▸ Exercise
Determine how many lines hold "their" and give only that number.

▸ Material
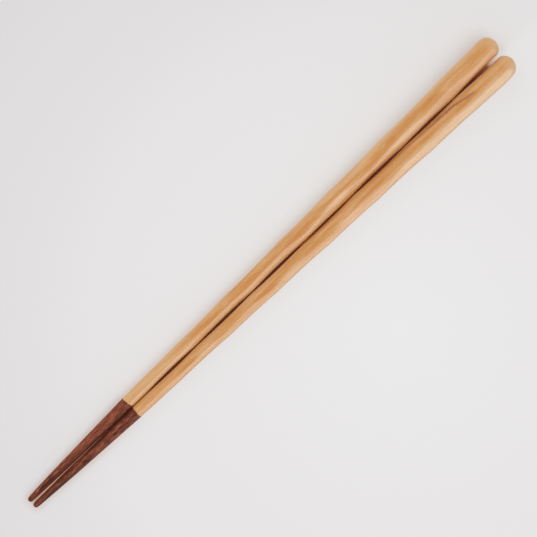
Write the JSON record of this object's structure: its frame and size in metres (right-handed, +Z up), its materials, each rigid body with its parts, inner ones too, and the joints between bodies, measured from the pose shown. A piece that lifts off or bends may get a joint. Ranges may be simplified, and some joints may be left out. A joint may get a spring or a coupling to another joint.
{
  "type": "pair of chopsticks",
  "caption": "Pair of tapered hand-whittled wooden chopsticks with rounded butts and brown lacquered tips, lying side by side; held in one hand to pick up food.",
  "frame": {"origin": "on the surface that the pair lies on, under the middle of the pair, halfway from tips to butts", "axes": "+Y along the pair from the tips to the butts, +X from the left stick to the right stick, +Z up"},
  "size_m": [0.0176, 0.2301, 0.0087],
  "materials": {
    "oiled_wood": "oiled, satin",
    "brown_lacquer": "brown lacquer wiped thin, satin"
  },
  "bodies": {
    "root": {"chopstick_left": "oiled_wood", "chopstick_right": "oiled_wood", "lacquer_tip_left": "brown_lacquer", "lacquer_tip_right": "brown_lacquer"}
  },
  "joints": []
}
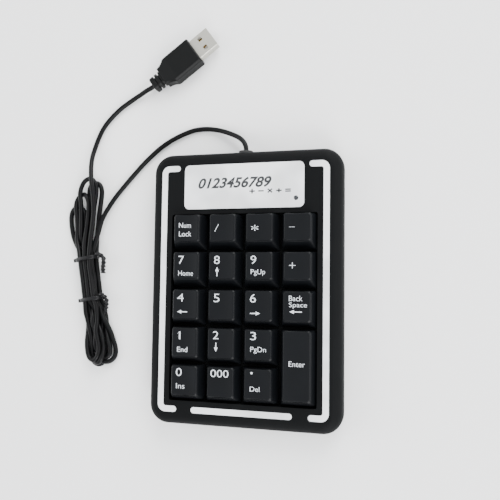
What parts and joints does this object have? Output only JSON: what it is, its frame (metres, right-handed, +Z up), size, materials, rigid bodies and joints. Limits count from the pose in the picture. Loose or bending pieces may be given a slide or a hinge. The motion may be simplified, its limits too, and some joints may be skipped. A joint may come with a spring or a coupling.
{
  "type": "numeric keypad",
  "caption": "Slim desk number pad: black rounded case with bright trim, sloped push keys over rubber domes, and a thin lead folded into a tied hank ending in a flat plug.",
  "frame": {"origin": "on the table under the middle of the case, without the lead", "axes": "+X to the user's right, +Y to the rear where the lead leaves, +Z up out of the key tops"},
  "size_m": [0.1562, 0.2098, 0.0188],
  "materials": {
    "case_plastic": "fine spark-eroded satin ABS",
    "key_plastic": "satin ABS with a fine texture",
    "silver_trim": "bright silver, lightly brushed",
    "steel_wire": "plain steel",
    "dome_rubber": "translucent silicone",
    "membrane_film": "clear polyester film",
    "black_rubber": "matt rubber",
    "board_laminate": "green solder mask",
    "chip_epoxy": "moulded epoxy",
    "white_nylon": "moulded nylon",
    "led_red": "clear tinted epoxy",
    "smoked_lens": "smoked acrylic",
    "cord_pvc": "soft satin PVC",
    "tie_plastic": "thin coated wire tie",
    "plug_pvc": "satin moulded PVC",
    "plug_steel": "nickel-plated stamped steel",
    "gold_contact": "gold-plated"
  },
  "bodies": {
    "case": {"top_cover": "case_plastic", "bottom_cover": "case_plastic", "name_plate": "silver_trim", "trim_left": "silver_trim", "trim_right": "silver_trim", "trim_front": "silver_trim", "rubber_domes": "dome_rubber", "membrane_upper": "membrane_film", "membrane_spacer": "membrane_film", "membrane_lower": "membrane_film", "tail_pad": "black_rubber", "circuit_board": "board_laminate", "controller_chip": "chip_epoxy", "crystal": "steel_wire", "wire_header": "white_nylon", "status_led": "led_red", "led_lens": "smoked_lens", "board_screws": "steel_wire", "case_screws": "steel_wire", "rubber_feet": "black_rubber", "cord_grommet": "cord_pvc", "cord_inside": "cord_pvc", "core_wires": "white_nylon", "cord_lead": "cord_pvc", "cord_hank": "cord_pvc", "cord_tail": "cord_pvc", "tie_upper": "tie_plastic", "tie_lower": "tie_plastic", "plug_grip": "plug_pvc", "plug_relief": "plug_pvc", "plug_shell": "plug_steel", "plug_tongue": "white_nylon", "plug_contacts": "gold_contact"},
    "num_lock_key": {"key_num_lock": "key_plastic"},
    "divide_key": {"key_divide": "key_plastic"},
    "multiply_key": {"key_multiply": "key_plastic"},
    "minus_key": {"key_minus": "key_plastic"},
    "7_key": {"key_7": "key_plastic"},
    "8_key": {"key_8": "key_plastic"},
    "9_key": {"key_9": "key_plastic"},
    "plus_key": {"key_plus": "key_plastic"},
    "4_key": {"key_4": "key_plastic"},
    "5_key": {"key_5": "key_plastic"},
    "6_key": {"key_6": "key_plastic"},
    "backspace_key": {"key_backspace": "key_plastic"},
    "1_key": {"key_1": "key_plastic"},
    "2_key": {"key_2": "key_plastic"},
    "3_key": {"key_3": "key_plastic"},
    "enter_key": {"key_enter": "key_plastic"},
    "0_key": {"key_0": "key_plastic"},
    "000_key": {"key_000": "key_plastic"},
    "decimal_key": {"key_decimal": "key_plastic"},
    "stabiliser": {"enter_stabiliser": "steel_wire"}
  },
  "joints": [
    {"name": "press_num_lock", "type": "slide", "parent": "case", "child": "num_lock_key", "axis": [0, 0, -1], "range_m": [0, 0.003], "stiffness_N_per_m": 180, "springref_m": -0.001, "deforming": ["rubber_domes"]},
    {"name": "press_divide", "type": "slide", "parent": "case", "child": "divide_key", "axis": [0, 0, -1], "range_m": [0, 0.003], "stiffness_N_per_m": 180, "springref_m": -0.001, "deforming": ["rubber_domes"]},
    {"name": "press_multiply", "type": "slide", "parent": "case", "child": "multiply_key", "axis": [0, 0, -1], "range_m": [0, 0.003], "stiffness_N_per_m": 180, "springref_m": -0.001, "deforming": ["rubber_domes"]},
    {"name": "press_minus", "type": "slide", "parent": "case", "child": "minus_key", "axis": [0, 0, -1], "range_m": [0, 0.003], "stiffness_N_per_m": 180, "springref_m": -0.001, "deforming": ["rubber_domes"]},
    {"name": "press_7", "type": "slide", "parent": "case", "child": "7_key", "axis": [0, 0, -1], "range_m": [0, 0.003], "stiffness_N_per_m": 180, "springref_m": -0.001, "deforming": ["rubber_domes"]},
    {"name": "press_8", "type": "slide", "parent": "case", "child": "8_key", "axis": [0, 0, -1], "range_m": [0, 0.003], "stiffness_N_per_m": 180, "springref_m": -0.001, "deforming": ["rubber_domes"]},
    {"name": "press_9", "type": "slide", "parent": "case", "child": "9_key", "axis": [0, 0, -1], "range_m": [0, 0.003], "stiffness_N_per_m": 180, "springref_m": -0.001, "deforming": ["rubber_domes"]},
    {"name": "press_plus", "type": "slide", "parent": "case", "child": "plus_key", "axis": [0, 0, -1], "range_m": [0, 0.003], "stiffness_N_per_m": 180, "springref_m": -0.001, "deforming": ["rubber_domes"]},
    {"name": "press_4", "type": "slide", "parent": "case", "child": "4_key", "axis": [0, 0, -1], "range_m": [0, 0.003], "stiffness_N_per_m": 180, "springref_m": -0.001, "deforming": ["rubber_domes"]},
    {"name": "press_5", "type": "slide", "parent": "case", "child": "5_key", "axis": [0, 0, -1], "range_m": [0, 0.003], "stiffness_N_per_m": 180, "springref_m": -0.001, "deforming": ["rubber_domes"]},
    {"name": "press_6", "type": "slide", "parent": "case", "child": "6_key", "axis": [0, 0, -1], "range_m": [0, 0.003], "stiffness_N_per_m": 180, "springref_m": -0.001, "deforming": ["rubber_domes"]},
    {"name": "press_backspace", "type": "slide", "parent": "case", "child": "backspace_key", "axis": [0, 0, -1], "range_m": [0, 0.003], "stiffness_N_per_m": 180, "springref_m": -0.001, "deforming": ["rubber_domes"]},
    {"name": "press_1", "type": "slide", "parent": "case", "child": "1_key", "axis": [0, 0, -1], "range_m": [0, 0.003], "stiffness_N_per_m": 180, "springref_m": -0.001, "deforming": ["rubber_domes"]},
    {"name": "press_2", "type": "slide", "parent": "case", "child": "2_key", "axis": [0, 0, -1], "range_m": [0, 0.003], "stiffness_N_per_m": 180, "springref_m": -0.001, "deforming": ["rubber_domes"]},
    {"name": "press_3", "type": "slide", "parent": "case", "child": "3_key", "axis": [0, 0, -1], "range_m": [0, 0.003], "stiffness_N_per_m": 180, "springref_m": -0.001, "deforming": ["rubber_domes"]},
    {"name": "press_enter", "type": "slide", "parent": "case", "child": "enter_key", "axis": [0, 0, -1], "range_m": [0, 0.003], "stiffness_N_per_m": 180, "springref_m": -0.001, "deforming": ["rubber_domes"]},
    {"name": "press_0", "type": "slide", "parent": "case", "child": "0_key", "axis": [0, 0, -1], "range_m": [0, 0.003], "stiffness_N_per_m": 180, "springref_m": -0.001, "deforming": ["rubber_domes"]},
    {"name": "press_000", "type": "slide", "parent": "case", "child": "000_key", "axis": [0, 0, -1], "range_m": [0, 0.003], "stiffness_N_per_m": 180, "springref_m": -0.001, "deforming": ["rubber_domes"]},
    {"name": "press_decimal", "type": "slide", "parent": "case", "child": "decimal_key", "axis": [0, 0, -1], "range_m": [0, 0.003], "stiffness_N_per_m": 180, "springref_m": -0.001, "deforming": ["rubber_domes"]},
    {"name": "stabiliser_turn", "type": "hinge", "parent": "case", "child": "stabiliser", "pos_m": [0.03417, -0.03837, 0.0108], "axis": [0, -1, 0], "range_deg": [0, 24.8]}
  ],
  "couplings": [
    {"joint": "stabiliser_turn", "follows": "press_enter", "rad_per_m": 143.97}
  ]
}
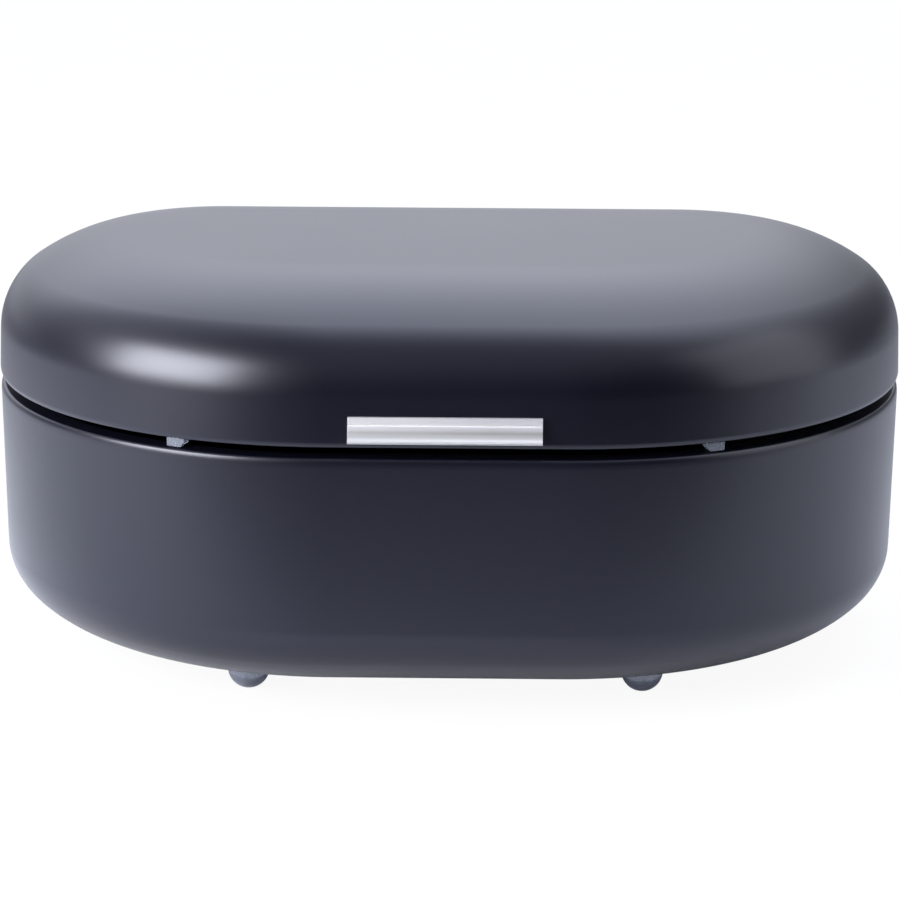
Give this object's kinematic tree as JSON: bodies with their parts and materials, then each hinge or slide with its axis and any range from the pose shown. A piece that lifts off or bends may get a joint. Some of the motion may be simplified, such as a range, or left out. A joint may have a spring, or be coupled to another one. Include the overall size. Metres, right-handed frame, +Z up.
{
  "type": "bread bin",
  "caption": "Oval steel bread bin with a domed lid hinged at the back, an aluminium pull, soft lid bumpers and domed rubber feet.",
  "frame": {"origin": "on the table, under the middle of the whole bin", "axes": "+X along the width, to the right of someone facing the pull; the front faces -Y; +Z up"},
  "size_m": [0.42, 0.2777, 0.1908],
  "materials": {
    "black_coat": "satin black powder coat with a cool tint",
    "pull_aluminium": "drawn aluminium, fine lines along its length",
    "clear_rubber": "translucent blue-grey silicone, smooth",
    "plated_steel": "zinc-plated steel"
  },
  "bodies": {
    "tub": {"base_tub": "black_coat", "foot_front_left": "clear_rubber", "foot_front_right": "clear_rubber", "foot_rear_left": "clear_rubber", "foot_rear_right": "clear_rubber", "hinge_left_tub_leaf": "plated_steel", "hinge_left_pin": "plated_steel", "hinge_left_tub_rivets": "plated_steel", "hinge_right_tub_leaf": "plated_steel", "hinge_right_pin": "plated_steel", "hinge_right_tub_rivets": "plated_steel"},
    "lid": {"lid_shell": "black_coat", "lid_pull": "pull_aluminium", "pull_screw_left": "plated_steel", "pull_screw_right": "plated_steel", "bumper_left": "clear_rubber", "bumper_right": "clear_rubber", "hinge_left_lid_leaf": "plated_steel", "hinge_left_lid_rivets": "plated_steel", "hinge_right_lid_leaf": "plated_steel", "hinge_right_lid_rivets": "plated_steel"}
  },
  "joints": [
    {"name": "lid_hinge", "type": "hinge", "parent": "tub", "child": "lid", "pos_m": [0, 0.13232, 0.12325], "axis": [-1, 0, 0], "range_deg": [0, 95]}
  ]
}
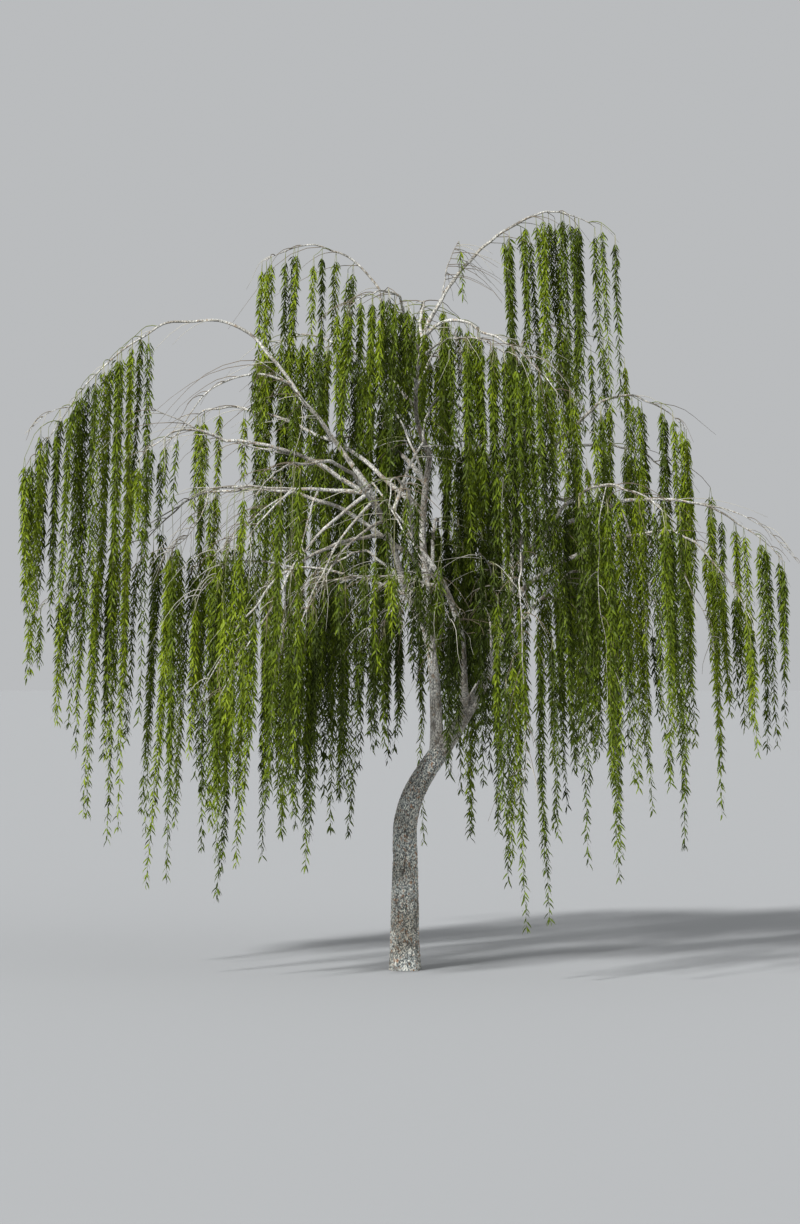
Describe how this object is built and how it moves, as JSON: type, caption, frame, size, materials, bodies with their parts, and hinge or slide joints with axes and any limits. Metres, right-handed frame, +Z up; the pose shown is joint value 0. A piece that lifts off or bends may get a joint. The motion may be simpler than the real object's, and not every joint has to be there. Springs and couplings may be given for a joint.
{
  "type": "willow tree",
  "caption": "Weeping willow tree: a leaning trunk that forks into leaders and arching boughs, with long curtains of narrow leaves that hang from them almost to the ground.",
  "frame": {"origin": "centre of the flat cut under the trunk, at ground level", "axes": "+Z up along the foot of the trunk, +X to the right and -Y to the front as the picture shows the tree"},
  "size_m": [9.1208, 7.2527, 8.9743],
  "materials": {
    "trunk_bark": "rough silver-grey bark with fine fissures",
    "limb_bark": "smoother pale grey bark",
    "foliage": "yellow-green leaves with a soft sheen"
  },
  "bodies": {
    "root": {"bough_back": "limb_bark", "bough_back_left": "limb_bark", "bough_back_right": "limb_bark", "bough_far_right": "limb_bark", "bough_front": "limb_bark", "bough_front_left": "limb_bark", "bough_front_right": "limb_bark", "bough_inner_back": "limb_bark", "bough_inner_left": "limb_bark", "bough_inner_right": "limb_bark", "bough_left_back": "limb_bark", "bough_left_front": "limb_bark", "bough_left_middle": "limb_bark", "bough_left_shoulder": "limb_bark", "bough_low_left": "limb_bark", "bough_low_right": "limb_bark", "bough_right_back": "limb_bark", "bough_right_front": "limb_bark", "bough_right_shoulder": "limb_bark", "bough_top_back": "limb_bark", "bough_top_far_left": "limb_bark", "bough_top_far_right": "limb_bark", "bough_top_front": "limb_bark", "bough_top_left": "limb_bark", "bough_top_middle": "limb_bark", "bough_top_right": "limb_bark", "foliage_back": "foliage", "foliage_back_left": "foliage", "foliage_back_right": "foliage", "foliage_far_right": "foliage", "foliage_front": "foliage", "foliage_front_left": "foliage", "foliage_front_right": "foliage", "foliage_inner_back": "foliage", "foliage_inner_left": "foliage", "foliage_inner_right": "foliage", "foliage_left_back": "foliage", "foliage_left_front": "foliage", "foliage_left_middle": "foliage", "foliage_left_shoulder": "foliage", "foliage_low_left": "foliage", "foliage_low_right": "foliage", "foliage_right_back": "foliage", "foliage_right_front": "foliage", "foliage_right_shoulder": "foliage", "foliage_top_back": "foliage", "foliage_top_far_left": "foliage", "foliage_top_far_right": "foliage", "foliage_top_front": "foliage", "foliage_top_left": "foliage", "foliage_top_middle": "foliage", "foliage_top_right": "foliage", "front_leader": "limb_bark", "left_leader": "limb_bark", "right_leader": "limb_bark", "trunk": "trunk_bark", "upper_leader": "limb_bark", "west_leader": "limb_bark"}
  },
  "joints": []
}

▸ Answer for this exercise
2